GE Talks Up Hologram Storage, Claims 500GB Breakthrough

When the first consumer CD recordable (CD-R) drives began to hit the market, the standard was hailed as a viable backup method for anyone who wanted a secure data repository without paying for a tape drive, risking sensitive information to the vagaries of fortune (aka, floppies), or paying top dollar for a second HDD. In the years between, optical media has utterly failed to keep pace with traditional HDDs or solid-state devices. Blu-ray recordables top out at 25GB, or ~40x more storage than CD-R's, while hard drives have jumped from 3-6GB all the way past the 1TB range.

GE thinks it has an alternative to Blu-ray that will offer 20x as much storage (500GB) and put optical drives back within reasonable storage capacity of the traditional hard drives they might be used to back up. The company has developed a holographic storage technology it hopes to license to various third-parties. The company writes:
GE’s micro-holographic disc will differ from forerunners in that it will embed data directly onto virtual layers within plastic, stacking 20 blue-laser readable layers one atop the other to realize 500GB capacity. Ultimately, a cross-functional team comprised of researchers from the GRC’s Applied Optics and Functional Materials labs is working toward micro-holographic discs that can store 1,000 GB, or 1 terabyte, of data. That’s enough capacity to store all the X-ray films of a large hospital on a single disc.

We've been waiting for these drives since Grandpa started driving a tyrannosaur

In theory, holographic storage offers immense capacity (changing the angle of either the laser or the disc can add additional storage, is more resistant to scratching, and lasts longer than other forms of media. Rival holographic technology developer InPhase has been talking smack and not-releasing products for years. Three years ago, the company told us that it would definitely, unquestionably, absolutely be launching units by the end of the year. The company may well have shipped some test rigs and prototypes, but its much-vaunted Tapestry product series remains vaporware.

GE has already developed the media and is looking to license the technology rather than self-develop it. Whether or not the standard will succeed in the long term is difficult to predict.

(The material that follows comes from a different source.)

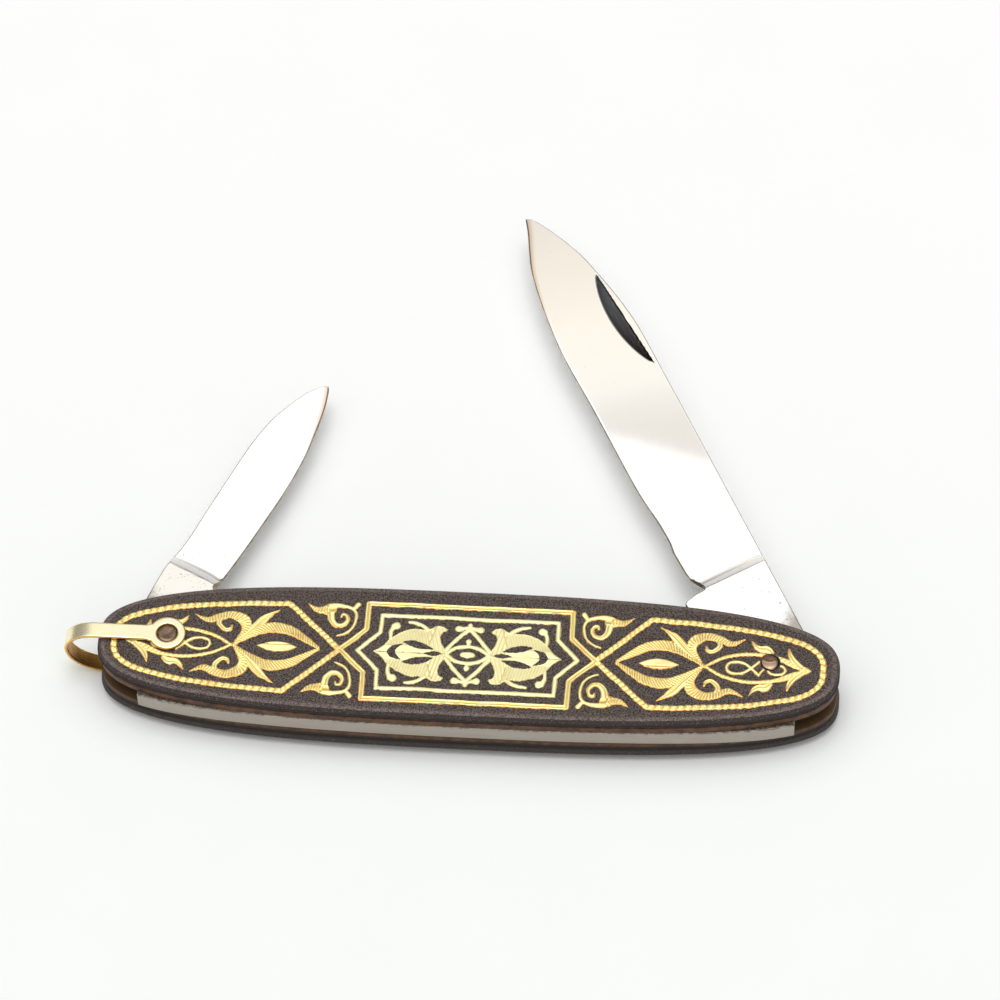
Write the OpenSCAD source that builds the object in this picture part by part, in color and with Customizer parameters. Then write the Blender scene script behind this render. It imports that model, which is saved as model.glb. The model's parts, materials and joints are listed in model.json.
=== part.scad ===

CD-R's and DVD-R's continue to sell well in part because they fill a 'big enough' niche and are cheap enough to throw away, reburn, or loan to someone else. We suspect the latter reason explains why USB keys haven't largely replaced disc-based media--CD's and DVDs are less expensive.

Holographic disc technology undoubtedly has uses, but it'll have to elbow in next to Blu-ray on the one hand and USB keys + cloud storage on the other. Given this, we're not sure it'll ever catch beyond niche status.